Economist Andy Levin is someone whose name you’ve seen numerous times here at OTE. We’ve often cited his all-in slack measure—the total employment gap you see here, e.g.—and he and Danny Blanchflower wrote an important paper for our full employment project, linking slack, wage growth, and monetary policy. Andy was at the Fed for years, then the IMF, and he’s now an econ prof at Dartmouth.

Relative to those previous positions, Andy should have more opportunities now to weigh in on issues of interest to him and one hopes this initial commentary is a sign of what’s to come. It’s a clear, muscular argument about a critical and timely issue: what I’ve called the craze to raise at the Fed.

Andy reflects on the likely forthcoming liftoff of the federal funds rate, concluding that “the rationale for that policy judgment rests on faulty analytical assumptions about the labor market, inflation dynamics, the stance of monetary policy, and the balance of risks to the economic outlook.
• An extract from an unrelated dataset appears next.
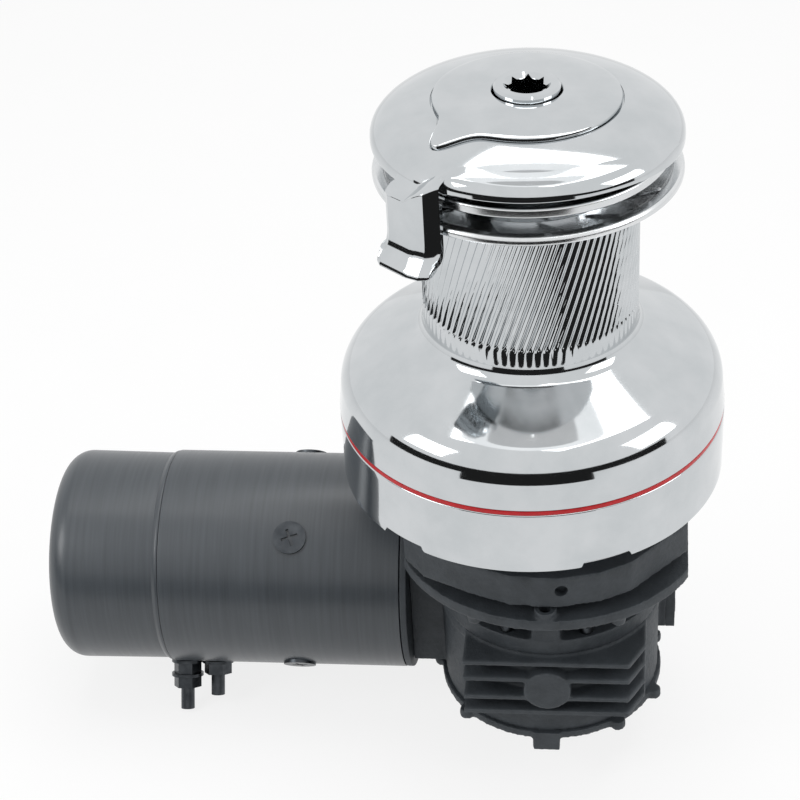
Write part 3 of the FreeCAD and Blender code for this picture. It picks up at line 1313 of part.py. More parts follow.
def make_motor():
    face_left = "(can_right)"
    flange = along_worm(turned("motor_flange", [
        ("motor_shaft_radius + 1.5", face_left + " - spigot"),
        ("motor_radius - motor_wall - seat_gap", face_left + " - spigot"),
        ("motor_radius - motor_wall - seat_gap", face_left),
        ("motor_radius", face_left),
        ("motor_radius", face_left + " + 2.2"),
        ("motor_radius - 1", face_left + " + 3"),
        ("motor_radius - 1", face_left + " + 4.2"),
        ("motor_radius", face_left + " + 5"),
        ("motor_radius", "motor_face"),
        ("motor_bearing + seat_gap", "motor_face"),
        ("motor_bearing + seat_gap", "motor_face - 13"),
        ("motor_shaft_radius + 1.5", "motor_face - 13"),
    ]))
    can = along_worm(tube("motor_can_blank", "motor_radius - motor_wall", "motor_radius", "motor_seam", face_left))
    HELPERS.append(can.Name)
    inner = "(motor_radius - motor_wall)"
    along_worm(turned("motor_end_cap", [
        ("motor_bearing + seat_gap", "motor_end + 8"),
        ("motor_bearing + seat_gap", "motor_end + 21"),
        ("motor_bearing + 5", "motor_end + 21"),
        ("motor_bearing + 6", "motor_end + 8"),
        ("motor_radius - motor_end_bend", "motor_end + 8"),
        (inner + " - 2", "motor_end + motor_end_bend + 6"),
        (inner + " - 2", "brush_middle - 3"),
        ("brush_reach + 0.6", "brush_middle - 3"),
        ("brush_reach + 0.6", "brush_middle + 3"),
        (inner + " - 2", "brush_middle + 3"),
        (inner + " - 2", "motor_seam + spigot"),
        (inner + " - seat_gap", "motor_seam + spigot"),
        (inner + " - seat_gap", "motor_seam"),
        ("motor_radius - 0.5", "motor_seam"),
        ("motor_radius - 0.5", "motor_seam - 1.2"),
        ("motor_radius - motor_taper", "motor_seam - 3"),
        ("motor_radius - motor_taper", "motor_end + motor_end_bend"),
        ("motor_radius - motor_taper - motor_end_bend", "motor_end", "-motor_end_bend"),
        ("0", "motor_end"),
        ("0", "motor_end + 8"),
    ]))
    along_worm(turned("motor_shaft", [
        ("0", "motor_end + 9"),
        ("motor_shaft_radius", "motor_end + 9"),
        ("motor_shaft_radius", "motor_face + 29.5"),
        ("0", "motor_face + 29.5"),
    ]))
    along_worm(tube("motor_coupling", "motor_shaft_radius + seat_gap", "motor_shaft_radius + 4.5",
                    "motor_face + 19", "motor_face + 34"))
    rings = []
    for side, low in (("rear", "motor_end + 9"), ("front", "motor_face - 12.5")):
        rings.append(along_worm(tube(side + "_motor_bearing", "motor_shaft_radius + run_gap", "motor_bearing", low,
                                     low + " + 11")))
    together("motor_bearings", rings)
    make_rotor()
    make_poles(can)


def make_rotor():
    left, right = number("armature_left"), number("armature_right")
    radius = number("armature_radius")
    core = ring_solid(number("motor_shaft_radius + seat_gap"), radius, left, right)
    depth, width = number("slot_depth"), number("slot_width")
    for index in range(int(number("slot_count"))):
        slot = Part.makeBox(depth, width, right - left, vector(radius - depth, -width / 2, left))
        slot.rotate(vector(0, 0, 0), vector(0, 0, 1), 360.0 * index / number("slot_count"))
        core = core.cut(slot)
    along_worm(solid("armature", core))
    along_worm(tube("commutator", "motor_shaft_radius + seat_gap", "commutator_radius", "commutator_left",
                    "commutator_right"))
    inner, reach = number("commutator_radius + run_gap"), number("brush_reach")
    width, length = number("brush_width"), number("brush_length")
    middle = number("brush_middle")
    brushes = []
    for index in range(4):
        brush = Part.makeBox(reach - inner + 3, width, length, vector(inner - 3, -width / 2, middle - length / 2))
        brush = brush.cut(cylinder(inner, middle - length, middle + length))
        brush.rotate(vector(0, 0, 0), vector(0, 0, 1), 90.0 * index)
        brushes.append(brush)
    along_worm(solid("brushes", Part.makeCompound(brushes)))


def motor_direction(degrees):
    """A direction square to the motor's axis, an angle up from the front."""
    angle = math.radians(degrees)
    return vector(0, -math.cos(angle), math.sin(angle))


def make_poles(can):
    middle = vector(0, number("worm_y"), number("worm_z"))
    inner, outer = number("pole_inner"), number("motor_radius - motor_wall - seat_gap")
    left, right = number("armature_left + 6"), number("armature_right - 6")
    arc = number("pole_arc")
    shoes, screws, cuts = [], [], []
    x = number("pole_screw_x")
    for index in range(4):
        degrees = number("pole_angle") + 90 * index
        shoe = revolve_points([(inner, left), (outer, left), (outer, right), (inner, right)], 180 - arc / 2, arc)
        shoe = along_axis(shoe)
        shoe.rotate(middle, vector(1, 0, 0), motor_turn(degrees))
        aim = motor_direction(degrees)
        spot = middle + vector(x, 0, 0)
        shank = Part.makeCylinder(number("pole_screw"), 20, spot + aim * (outer - 12), aim)
        hole = Part.makeCylinder(number("pole_screw + seat_gap"), 30, spot + aim * (outer - 12), aim)
        rise, head = number("pole_screw_rise"), number("pole_screw_head")
        seat = number("motor_radius - 1.2")
        dome = Part.makeCylinder(head, rise, spot + aim * seat, aim)
        sink = Part.makeCylinder(head + 0.4, 10, spot + aim * seat, aim)
        for turn in (0, 90):
            slot = Part.makeBox(1.8, 11, 2.2, vector(-0.9, -5.5, 0))
            slot.rotate(vector(0, 0, 0), vector(0, 0, 1), turn + 20)
            slot.Placement = FreeCAD.Placement(spot + aim * (seat + rise - 1.6),
                                               FreeCAD.Rotation(vector(0, 0, 1), aim)).multiply(slot.Placement)
            dome = dome.cut(slot)
        stop = Part.makeCylinder(number("pole_screw"), seat - outer + 12, spot + aim * (outer - 12), aim)
        screws.append(dome.fuse(stop).removeSplitter())
        shoes.append(shoe)
        cuts += [hole, sink]
    solid("pole_shoes", Part.makeCompound([shoe.cut(Part.makeCompound(cuts)) for shoe in shoes]))
    solid("pole_screws", Part.makeCompound(screws))
    make_terminals(can, cuts)


def along_axis(shape):
    """Lay a shape made along Z on the worm's axis."""
    turn = FreeCAD.Rotation(vector(0, 1, 0), 90)
    shape.Placement = FreeCAD.Placement(vector(0, number("worm_y"), number("worm_z")), turn)
    return shape


def motor_turn(degrees):
    """The turn about X that carries the top of the motor to a direction."""
    return 90 - degrees


def make_terminals(can, cuts):
    middle = vector(0, number("worm_y"), number("worm_z"))
    aim = motor_direction(-90 + number("terminal_tilt"))
    wall = number("motor_radius")
    radius = number("terminal_radius")
    studs, nuts = [], []
    for index, name in enumerate(("terminal_x", "second_terminal_x")):
        spot = middle + vector(number(name), 0, 0)
        length = number("terminal_length") - 10 * index
        inside = number("motor_radius - motor_wall + 0.3")
        studs.append(Part.makeCylinder(radius, length + wall - inside, spot + aim * inside, aim))
        cuts.append(Part.makeCylinder(radius + number("seat_gap"), 30, spot + aim * inside, aim))
        rise = wall
        for kind in ("washer", "nut", "washer", "nut")[:4 - 2 * index]:
            height = number("terminal_%s_height" % kind)
            nuts.append(stack_piece(spot, aim, rise, kind, height))
            rise += height
    shape = can.Shape.copy()
    for cut in cuts:
        shape = shape.cut(cut)
    solid("motor_can", shape)
    solid("terminal_studs", Part.makeCompound(studs))
    solid("terminal_nuts", Part.makeCompound(nuts))


def stack_piece(spot, aim, rise, kind, height):
    """A washer or a six-sided nut on a stud."""
    inner = number("terminal_radius + seat_gap")
    if kind == "washer":
        blank = cylinder(number("terminal_washer"), 0, height)
    else:
        corners = [polar(number("terminal_nut"), 60 * side) for side in range(6)]
        blank = prism([(corner.x, corner.y) for corner in corners], 0, height)
    blank = blank.cut(cylinder(inner, -1, height + 1))
    blank.Placement = FreeCAD.Placement(spot + aim * rise, FreeCAD.Rotation(vector(0, 0, 1), aim))
    return blank


def write_parts():
    doc.recompute()
    count = 0
    for item in doc.Objects:
        if "Invalid" in item.State or "Error" in item.State:
            raise RuntimeError(item.Name + " failed: " + str(item.State))
    for item in doc.Objects:
        if item.Name in HELPERS or not is_node(item):
            continue
        if item.Shape.isNull() or not item.Shape.isValid():
            raise RuntimeError(item.Label + " has no valid shape")
        item.Shape.exportStep("parts/" + item.Label + ".step")
        count += 1
        print("%-24s solids %3d volume %12.1f" % (item.Label, len(item.Shape.Solids), item.Shape.Volume))
    print(count, "nodes")


def is_node(item):
    return item.TypeId in ("PartDesign::Body", "Part::Feature", "Part::Compound")


make_foot()
make_base()
make_stem()
make_gears()
make_shaft()
make_worm_drive()
make_drum()
make_crowns()
make_bearing("lower_bearing", number("lower_bearing_low"))
make_bearing("upper_bearing", number("upper_bearing_low"))
make_cap()
make_deck_parts()
make_gearbox()
make_worm_fittings()
make_motor()
write_parts()
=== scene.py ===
import math

import bpy
from mathutils import Matrix, Vector


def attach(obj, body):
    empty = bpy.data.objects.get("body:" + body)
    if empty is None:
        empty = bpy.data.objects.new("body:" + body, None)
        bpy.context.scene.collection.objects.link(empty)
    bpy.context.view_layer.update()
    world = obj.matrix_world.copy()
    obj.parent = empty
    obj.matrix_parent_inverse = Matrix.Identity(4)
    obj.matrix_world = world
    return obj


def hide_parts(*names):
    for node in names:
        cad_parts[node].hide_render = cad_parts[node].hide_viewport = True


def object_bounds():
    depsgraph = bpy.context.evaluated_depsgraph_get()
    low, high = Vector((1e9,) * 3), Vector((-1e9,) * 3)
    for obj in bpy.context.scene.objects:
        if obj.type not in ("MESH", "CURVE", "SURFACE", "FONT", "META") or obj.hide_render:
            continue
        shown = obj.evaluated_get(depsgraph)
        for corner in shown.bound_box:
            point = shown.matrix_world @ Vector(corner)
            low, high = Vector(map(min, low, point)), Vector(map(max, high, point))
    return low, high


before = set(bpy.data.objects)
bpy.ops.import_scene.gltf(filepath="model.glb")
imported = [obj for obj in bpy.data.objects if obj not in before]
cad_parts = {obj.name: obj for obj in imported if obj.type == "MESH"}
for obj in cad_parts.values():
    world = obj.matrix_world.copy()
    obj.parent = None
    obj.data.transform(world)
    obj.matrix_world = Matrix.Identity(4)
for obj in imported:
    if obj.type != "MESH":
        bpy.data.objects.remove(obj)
cad_low, cad_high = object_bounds()

MM = 0.001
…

Consequently, initiating monetary tightening at this juncture would be a serious policy error.”

Check it out for yourself, but here I’ll underscore two points.

First, the conventional wisdom is that the Fed has been “extremely accommodative.” But when you plug current values of relevant variables into Taylor-type rules, you quickly conclude that holding the funds rate at zero is where they should be, if not above: “the Taylor (1993) rule prescribes a funds rate of 0.1 percent, exactly in line with the FOMC’s current target range of 0 to ¼ percent, and the Taylor (1999) rule prescribes a funds rate well below zero (-1.4 percent).”

(Note that Chair Yellen, if memory serves, has endorsed the ’99 rule, also pointing towards the lower target.)

That last bit suggests that faster inflation would help right now by lowering the real rate. In this regard, allow me to raise one of my own concerns here: the strengthening dollar, which, by pushing down on inflation is doing the Fed’s liftoff-work for them.

Second, Andy’s conclusion speaks to some serious head-scratching I’ve been engaging in of late re Fed policy—apparently I’m not alone:

The FOMC’s near-term strategy has become so opaque that even the most seasoned analysts can only guess what policy decisions may be forthcoming at its upcoming meetings. Moreover, the FOMC has provided no information at all (apart from the phrase “likely to be gradual”) about how its policy stance will be adjusted over time in response to evolving macroeconomic conditions. Unfortunately, such opacity is likely to exacerbate economic and financial uncertainty and hinder the effectiveness of monetary policy in fostering the goals of maximum employment and price stability. Therefore, it is imperative for the FOMC to formulate a systematic monetary policy strategy and to explain that strategy clearly in its public communications.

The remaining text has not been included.